Monday 25 February at 9:00 a.m. Budinich Lecture Hall, Talk by Dr. Peter Wittek

CM Section cm at ictp.it
Thu Feb 21 10:32:20 CET 2019


Dear All,

You are most cordially invited to the opening talk of the Workshop on 
Ubiquitous Quantum Physics:
The New Quantum Revolution, that will be delivered by Dr. Peter Wittek, 
who will speak about:

Quantum-enhanced Machine Learning: A Sanity Check

The event will take place in Budinich Lecture Hall on _Monday, 25/02 at 
9:00 am_.

The talk is intended for a _broad audience of theoretical physicists and 
mathematicians_.

More information about the event is available at the Workshop webpage: 
http://indico.ictp.it/event/8662.

All the best
Marcello DALMONTE
>
> ==================================================
>
> Dr.

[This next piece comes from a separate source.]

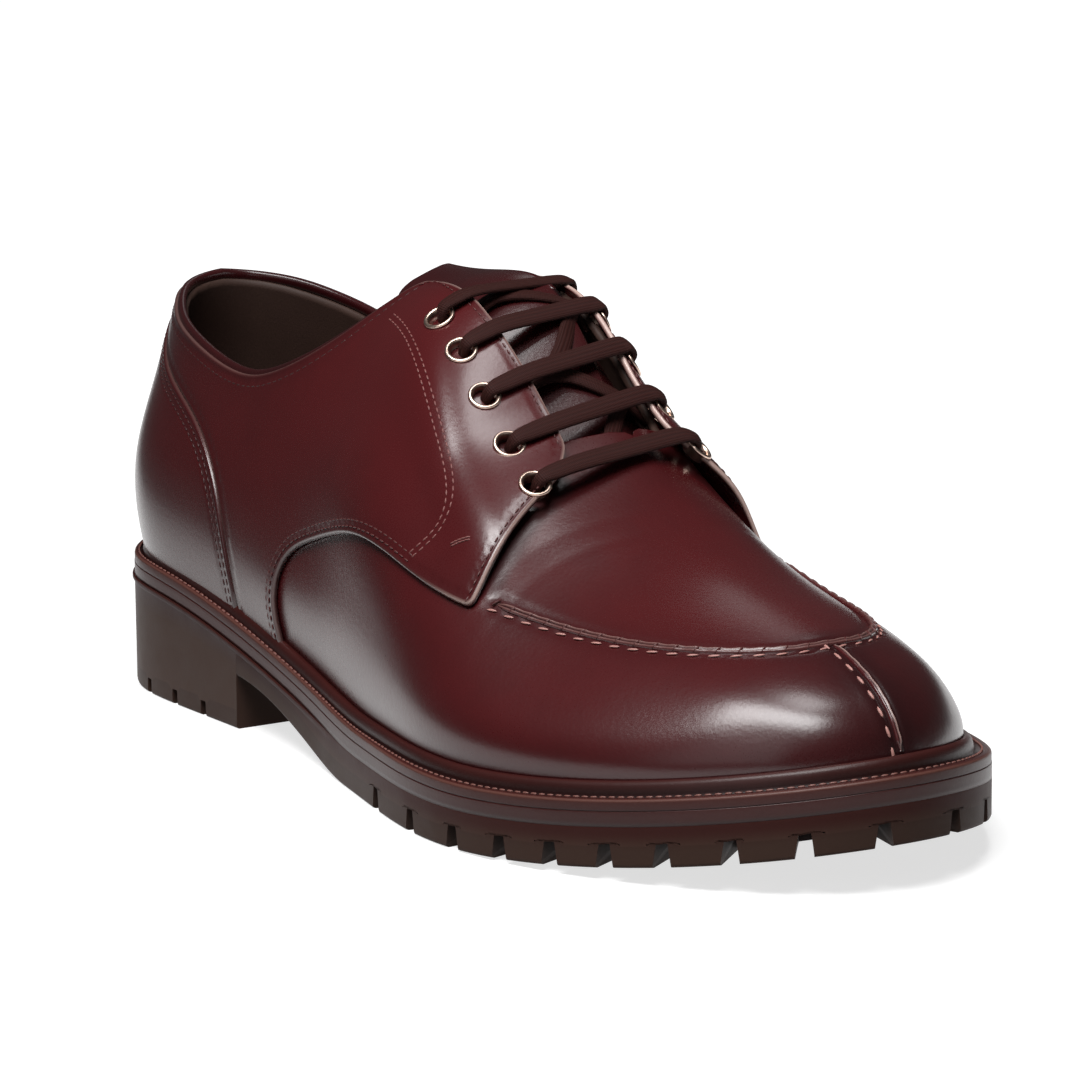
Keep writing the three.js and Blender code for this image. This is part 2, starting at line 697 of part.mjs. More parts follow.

Peter Wittek / https://peterwittek.com
>
> Quantum-enhanced Machine Learning: a sanity check
>
> Machine learning is one of the fields that could benefit from near-term
> quantum computers: just the same way massively parallel digital computers
> enabled deep learning to scale up, quantum processing units (QPUs) are 
> great
> at doing certain workloads. The problem is that the emergent field of 
> quantum
> machine learning has been plagued with expectations that are 
> unrealistic on
> contemporary quantum computers and relevance to the machine learning 
> and AI
> communities has largely been overlooked. In this talk, we give a 
> survey on
> what early quantum devices can contribute to machine learning. The 
> primary
> algorithmic primitives are sampling, optimization, calculating kernel
> functions, and some variational problems efficiently which map to hybrid
> classical-quantum protocols. The main application areas in machine 
> learning
> are probabilistic graphical models, in particular Boltzmann machines 
> and deep
> variants thereof, quantum neural networks, and searches over discrete
> parameter spaces. These models have different strengths than the ones 
> trained
> on digital computers, hence quantum machine learning plays a 
> complementary
> role to classical techniques, rather than acting as a replacement. We 
> will
> also highlight possible pathways forward that would make upcoming quantum
> architectures more relevant to AI research.